Entries taken from a collection
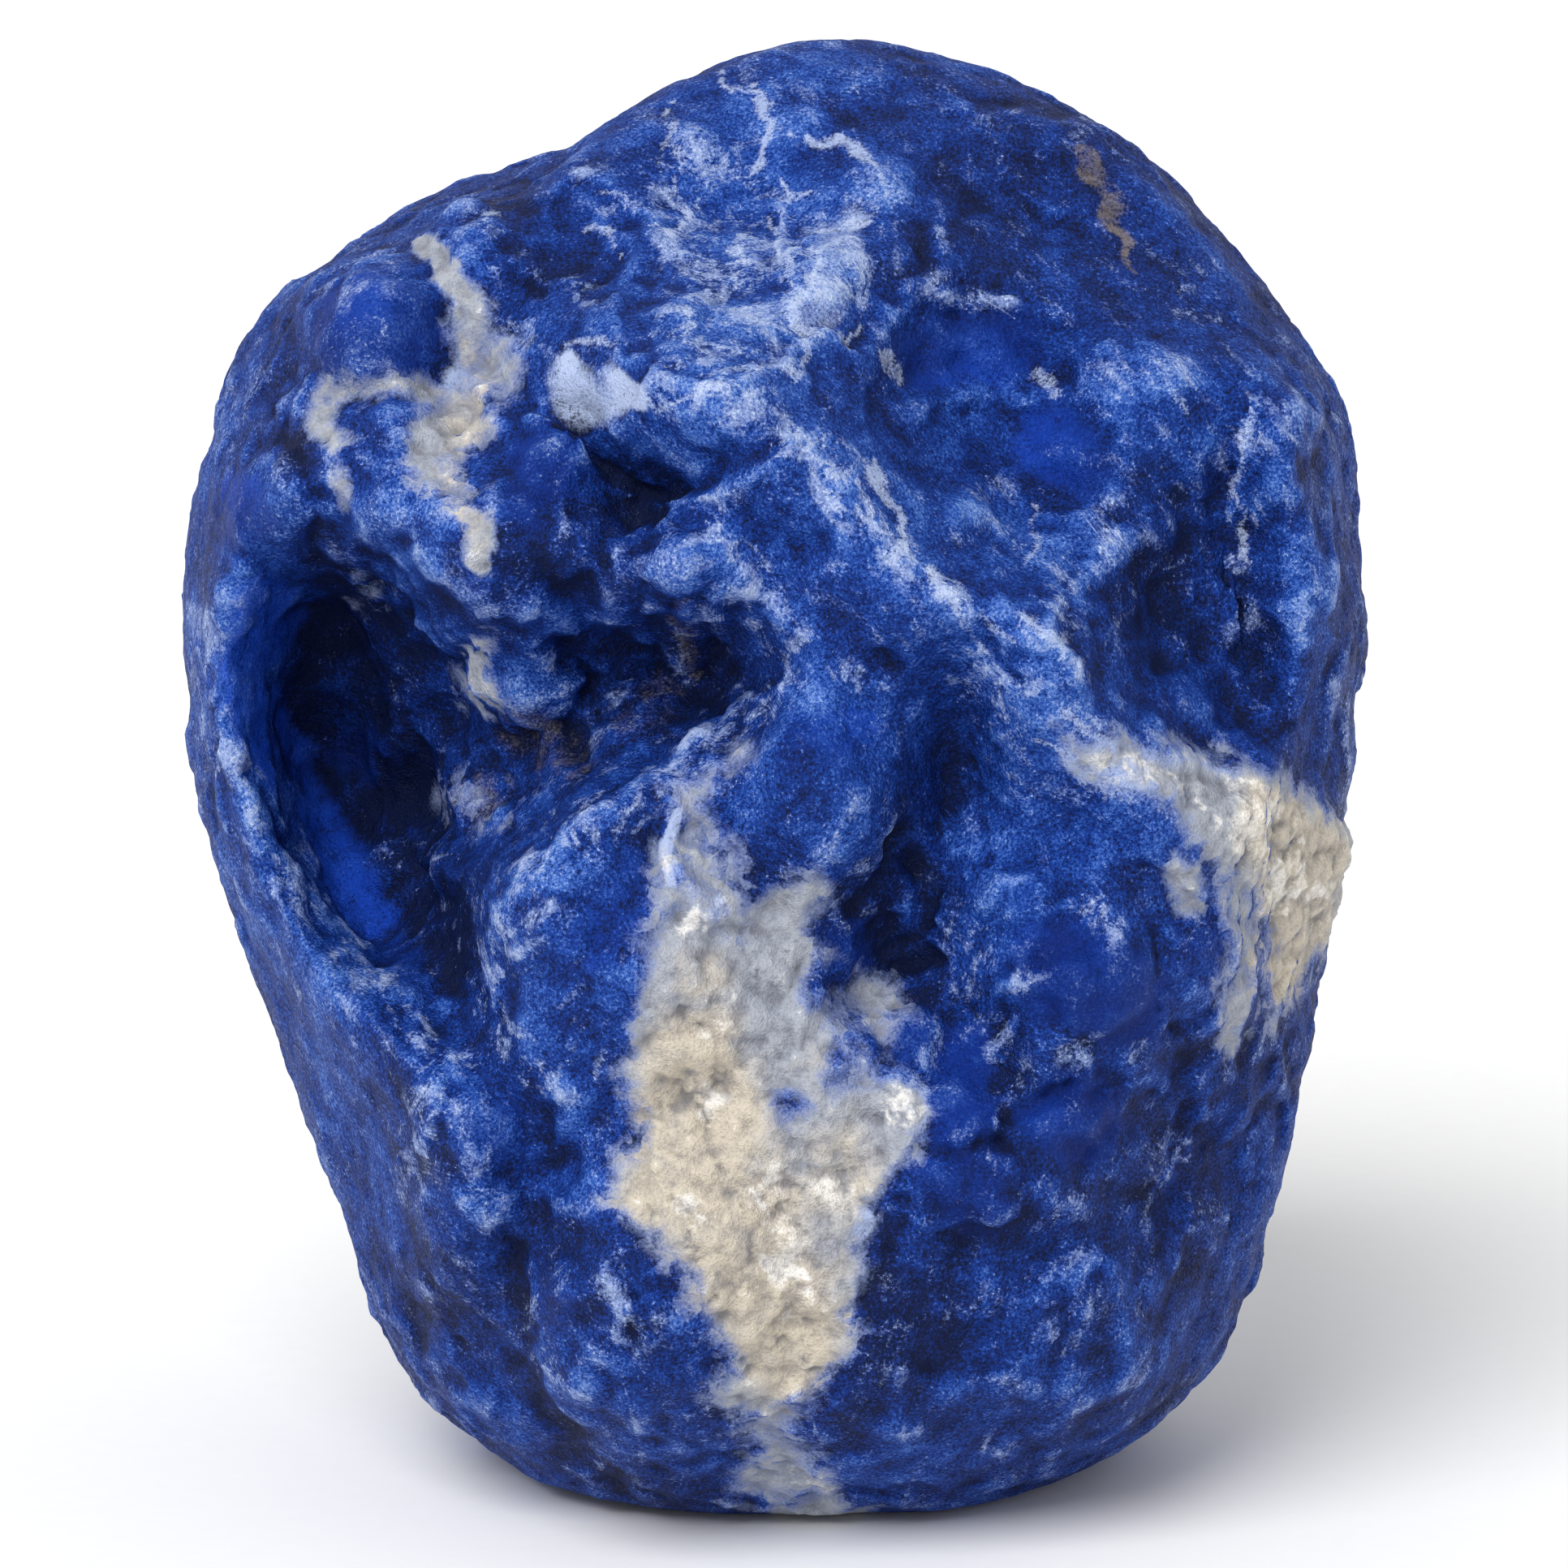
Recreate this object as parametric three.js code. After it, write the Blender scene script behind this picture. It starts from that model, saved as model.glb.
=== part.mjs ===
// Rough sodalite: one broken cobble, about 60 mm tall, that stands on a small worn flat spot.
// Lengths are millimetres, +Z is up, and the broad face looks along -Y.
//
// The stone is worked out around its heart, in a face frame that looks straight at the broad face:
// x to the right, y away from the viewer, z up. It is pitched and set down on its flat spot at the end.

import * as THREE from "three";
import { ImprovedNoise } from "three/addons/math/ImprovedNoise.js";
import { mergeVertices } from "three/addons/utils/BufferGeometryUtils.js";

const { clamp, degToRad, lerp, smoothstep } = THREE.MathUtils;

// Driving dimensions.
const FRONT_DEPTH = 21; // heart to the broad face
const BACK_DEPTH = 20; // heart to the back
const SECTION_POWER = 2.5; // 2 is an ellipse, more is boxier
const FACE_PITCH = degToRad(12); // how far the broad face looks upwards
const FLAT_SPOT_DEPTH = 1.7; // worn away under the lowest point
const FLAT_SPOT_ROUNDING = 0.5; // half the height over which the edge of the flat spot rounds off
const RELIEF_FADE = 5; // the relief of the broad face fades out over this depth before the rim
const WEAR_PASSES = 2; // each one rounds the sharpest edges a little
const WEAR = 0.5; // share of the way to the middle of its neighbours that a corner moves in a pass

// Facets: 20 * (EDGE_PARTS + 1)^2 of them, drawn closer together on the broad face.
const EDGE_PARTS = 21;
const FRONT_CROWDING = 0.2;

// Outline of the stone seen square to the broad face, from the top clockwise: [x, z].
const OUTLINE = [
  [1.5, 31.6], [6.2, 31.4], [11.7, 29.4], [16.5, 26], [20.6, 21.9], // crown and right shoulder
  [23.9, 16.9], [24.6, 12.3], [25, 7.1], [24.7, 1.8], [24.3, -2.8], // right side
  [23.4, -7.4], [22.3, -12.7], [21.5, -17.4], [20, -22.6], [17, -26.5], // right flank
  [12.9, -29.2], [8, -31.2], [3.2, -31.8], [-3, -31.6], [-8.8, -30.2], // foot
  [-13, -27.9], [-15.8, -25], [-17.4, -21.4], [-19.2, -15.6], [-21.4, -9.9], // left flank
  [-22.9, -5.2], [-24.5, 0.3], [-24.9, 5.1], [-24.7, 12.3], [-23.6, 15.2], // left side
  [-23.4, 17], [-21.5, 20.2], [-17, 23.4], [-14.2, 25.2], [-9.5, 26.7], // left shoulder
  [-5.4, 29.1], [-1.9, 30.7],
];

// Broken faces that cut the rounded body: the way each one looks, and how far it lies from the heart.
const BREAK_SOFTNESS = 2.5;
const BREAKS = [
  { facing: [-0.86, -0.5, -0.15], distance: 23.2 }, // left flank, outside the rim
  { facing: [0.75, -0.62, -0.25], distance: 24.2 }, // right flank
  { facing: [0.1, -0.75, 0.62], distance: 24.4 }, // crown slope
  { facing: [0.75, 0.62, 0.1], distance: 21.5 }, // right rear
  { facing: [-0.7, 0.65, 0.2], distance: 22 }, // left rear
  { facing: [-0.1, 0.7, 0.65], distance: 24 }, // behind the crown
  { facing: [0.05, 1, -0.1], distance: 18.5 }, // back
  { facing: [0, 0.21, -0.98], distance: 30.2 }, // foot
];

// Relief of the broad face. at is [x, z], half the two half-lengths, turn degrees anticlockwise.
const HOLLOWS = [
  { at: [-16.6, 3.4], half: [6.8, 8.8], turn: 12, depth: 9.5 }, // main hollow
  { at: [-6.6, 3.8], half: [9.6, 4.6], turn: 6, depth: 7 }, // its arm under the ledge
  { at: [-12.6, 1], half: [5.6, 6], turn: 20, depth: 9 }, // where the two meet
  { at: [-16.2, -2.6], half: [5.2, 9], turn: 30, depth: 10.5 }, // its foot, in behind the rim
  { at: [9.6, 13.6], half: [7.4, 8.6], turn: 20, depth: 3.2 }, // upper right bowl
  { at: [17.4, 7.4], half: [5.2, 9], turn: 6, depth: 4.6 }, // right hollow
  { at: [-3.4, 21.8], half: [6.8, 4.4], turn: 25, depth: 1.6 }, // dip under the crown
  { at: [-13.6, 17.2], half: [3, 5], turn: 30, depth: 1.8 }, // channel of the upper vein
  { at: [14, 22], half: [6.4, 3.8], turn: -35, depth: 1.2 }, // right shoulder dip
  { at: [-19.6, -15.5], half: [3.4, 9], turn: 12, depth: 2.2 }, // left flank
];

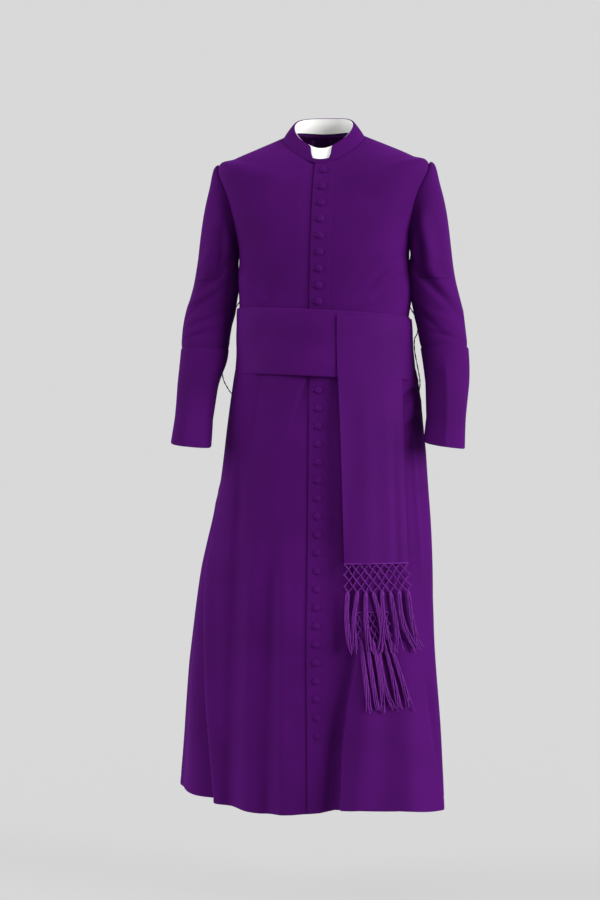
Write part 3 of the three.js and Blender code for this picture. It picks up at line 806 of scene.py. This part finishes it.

## Given request:
Find each line holding "picture". Copy it out.

## Response below:
Recreate this object as parametric three.js code. After it, write the Blender scene script behind this picture. It starts from that model, saved as model.glb.
Write part 3 of the three.js and Blender code for this picture. It picks up at line 806 of scene.py. This part finishes it.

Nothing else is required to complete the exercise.